Community Steering Groups
A first priority for RENEW North Staffordshire was the establishment of Community Steering Groups (CSGs), which have been particularly successful. There are five CSGs in the RENEW pathfinder programme area, and membership is open to everyone in each area covered.
The role of these groups is precisely defined: ‘to act as custodians of the community engagement process’. They ensure that local people are at the centre of masterplanning processes, commenting and making suggestions for changes in the proposed consultation process, and contributing to the selection of the lead developer. Importantly, they did not comment on the masterplan itself, but on the consultation and engagement process around the masterplan, acting as an interface between the community and the RENEW team.
The CSGs were also involved in the selection process for appointing lead developers following training over a six-week period, which has been invaluable according to officers interviewed.
Each steering group has set up a communication sub-group to develop communication plans for their neighbourhood. The idea is to plan change and ensure that all voices are heard, for example by issuing a newsletter to the local community.
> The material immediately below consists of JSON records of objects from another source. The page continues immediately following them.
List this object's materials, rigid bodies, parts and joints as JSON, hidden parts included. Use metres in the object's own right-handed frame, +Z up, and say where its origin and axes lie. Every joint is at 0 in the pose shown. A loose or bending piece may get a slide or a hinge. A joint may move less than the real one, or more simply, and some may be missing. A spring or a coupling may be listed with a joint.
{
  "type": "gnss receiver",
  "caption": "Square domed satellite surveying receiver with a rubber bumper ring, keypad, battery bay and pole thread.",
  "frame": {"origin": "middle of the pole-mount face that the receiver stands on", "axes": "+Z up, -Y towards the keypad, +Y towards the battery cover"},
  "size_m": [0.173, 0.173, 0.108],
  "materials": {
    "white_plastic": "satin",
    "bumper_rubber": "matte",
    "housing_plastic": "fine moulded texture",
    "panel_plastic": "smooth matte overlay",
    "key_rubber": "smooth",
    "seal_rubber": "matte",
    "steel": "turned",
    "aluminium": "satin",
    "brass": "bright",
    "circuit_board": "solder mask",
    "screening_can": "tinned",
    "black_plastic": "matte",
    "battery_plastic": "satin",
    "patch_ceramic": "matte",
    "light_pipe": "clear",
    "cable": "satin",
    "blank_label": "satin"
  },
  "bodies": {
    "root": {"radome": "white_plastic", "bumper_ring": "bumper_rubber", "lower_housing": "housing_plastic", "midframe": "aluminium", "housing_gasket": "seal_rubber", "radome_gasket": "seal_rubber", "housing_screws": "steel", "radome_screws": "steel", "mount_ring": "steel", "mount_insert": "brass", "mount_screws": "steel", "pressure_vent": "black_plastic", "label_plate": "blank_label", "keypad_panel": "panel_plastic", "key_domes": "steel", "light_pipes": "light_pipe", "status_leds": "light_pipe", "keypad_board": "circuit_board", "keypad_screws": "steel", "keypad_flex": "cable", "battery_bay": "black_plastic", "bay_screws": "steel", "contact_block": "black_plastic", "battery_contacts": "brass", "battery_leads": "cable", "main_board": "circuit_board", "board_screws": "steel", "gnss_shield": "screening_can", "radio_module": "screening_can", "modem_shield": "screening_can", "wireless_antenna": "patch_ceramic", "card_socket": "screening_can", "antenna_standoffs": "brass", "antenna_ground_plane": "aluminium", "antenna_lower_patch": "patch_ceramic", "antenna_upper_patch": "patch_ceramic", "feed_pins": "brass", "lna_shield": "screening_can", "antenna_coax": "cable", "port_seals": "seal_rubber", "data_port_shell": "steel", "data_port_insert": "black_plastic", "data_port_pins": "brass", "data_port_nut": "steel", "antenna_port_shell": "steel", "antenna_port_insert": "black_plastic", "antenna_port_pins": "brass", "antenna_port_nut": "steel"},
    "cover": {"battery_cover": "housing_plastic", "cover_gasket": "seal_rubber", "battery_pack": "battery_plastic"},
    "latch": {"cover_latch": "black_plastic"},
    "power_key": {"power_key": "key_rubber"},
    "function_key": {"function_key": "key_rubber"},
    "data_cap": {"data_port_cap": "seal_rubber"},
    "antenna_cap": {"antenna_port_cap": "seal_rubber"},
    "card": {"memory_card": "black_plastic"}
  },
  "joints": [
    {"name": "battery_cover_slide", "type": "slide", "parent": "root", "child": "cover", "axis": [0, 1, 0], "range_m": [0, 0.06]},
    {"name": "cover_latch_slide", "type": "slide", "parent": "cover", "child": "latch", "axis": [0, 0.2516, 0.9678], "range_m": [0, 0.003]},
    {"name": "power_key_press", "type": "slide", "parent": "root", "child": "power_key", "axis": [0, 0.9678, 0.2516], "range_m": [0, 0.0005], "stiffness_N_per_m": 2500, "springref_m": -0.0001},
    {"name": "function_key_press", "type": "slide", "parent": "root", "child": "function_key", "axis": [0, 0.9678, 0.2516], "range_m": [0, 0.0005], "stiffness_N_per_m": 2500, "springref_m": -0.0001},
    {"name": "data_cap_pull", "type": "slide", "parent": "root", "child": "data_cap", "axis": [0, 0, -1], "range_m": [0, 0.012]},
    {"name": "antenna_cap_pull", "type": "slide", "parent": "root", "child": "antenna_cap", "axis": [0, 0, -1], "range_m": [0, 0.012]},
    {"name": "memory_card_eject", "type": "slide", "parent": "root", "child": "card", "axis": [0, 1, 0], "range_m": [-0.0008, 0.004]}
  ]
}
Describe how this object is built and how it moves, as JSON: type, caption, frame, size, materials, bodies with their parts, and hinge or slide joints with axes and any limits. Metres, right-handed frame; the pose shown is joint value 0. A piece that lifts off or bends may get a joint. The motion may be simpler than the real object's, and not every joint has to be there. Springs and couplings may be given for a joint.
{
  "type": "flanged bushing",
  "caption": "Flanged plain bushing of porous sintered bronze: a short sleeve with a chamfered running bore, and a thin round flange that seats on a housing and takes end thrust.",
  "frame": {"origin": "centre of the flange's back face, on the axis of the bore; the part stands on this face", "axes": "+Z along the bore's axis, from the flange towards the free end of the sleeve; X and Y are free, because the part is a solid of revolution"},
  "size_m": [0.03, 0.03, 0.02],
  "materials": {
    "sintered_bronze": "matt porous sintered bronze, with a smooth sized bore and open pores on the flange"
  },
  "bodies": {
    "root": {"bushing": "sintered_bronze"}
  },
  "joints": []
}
CSGs have been successful as sounding boards and by involving local residents in the regeneration process, and have been of great assistance in the delivery of RENEW’s regeneration programme.
Residents’ Friends
Another important project that is operating across the RENEW area is delivered by the Citizens Advice Bureau (CAB), which was commissioned to provide an initiative known as the Residents’ Friend service. This has been highlighted by the Audit Commission as an example of good practice. Experienced CAB advisers are attached to each area affected by the HMR pathfinder, to provide support to residents. They provide one-to-one advice on all aspects of the housing market renewal programme, advising people the options available to them, such as compulsory purchase, compensation rights, and the benefits available. They refer people to other services, such as the general advice available at the CAB in the city centre. The team of five also attends open days and consultation events, supporting partners by providing on-the-spot advice.
In engaging with residents on a day-to-day basis, they are able to pick up important issues and concerns and feed them back to RENEW staff and to the local Community Steering Group, of which they are a member.
Issues that have changed as a result of the actions of the Residents’ Friends include:
- It was pointed out that landlords get a higher valuation if their property is empty when selling to the council, so they were evicting tenants prior to clearances. Their tenants therefore missed out on statutory compensation. RENEW responded by awarding grants to such tenants, even though they were not obliged to do so
- The Residents’ Friends team helped elderly vulnerable people, who didn’t want to be moved, to write letters to RENEW about the proposed demolition of a particular street. As a result that street was taken out of the clearance programme
- Owner occupiers said that RENEW was not doing anything for them on a specific development led by an RSL. The team suggested that they were added into the alley gating scheme and the RSL agreed to this
Arts initiatives
RENEW has invested in an innovative arts project called ‘Place, Space and Identity’ (PS&I) to bolster community spirit and pride. The programme, which has been running for two years, is described as ‘a programme of temporary arts projects providing opportunities for artists and the general public to respond to the social, economic and environmental changes taking place in North Staffs'. The project aims to give people ‘the chance to reflect on the upheaval they are experiencing’ and ‘seeks to capture what might be lost and forgotten and faces their fears and ambitions for the future’.
This scheme provides a real opportunity to use arts and culture:
- as a vehicle of community engagement
- to deepen the influence of local people on their environment, creating a greater sense of belonging
- to provide a richer understanding to professionals of what people feel about the place they live in and how it could be changed for the better without destroying their sense of place
Another initiative, Dreamscheme has encouraged similar community development as PS&I with young people. This programme involves a points scheme which, when collected by the young people who participate, help to ‘pay’ for trips and sporting activities.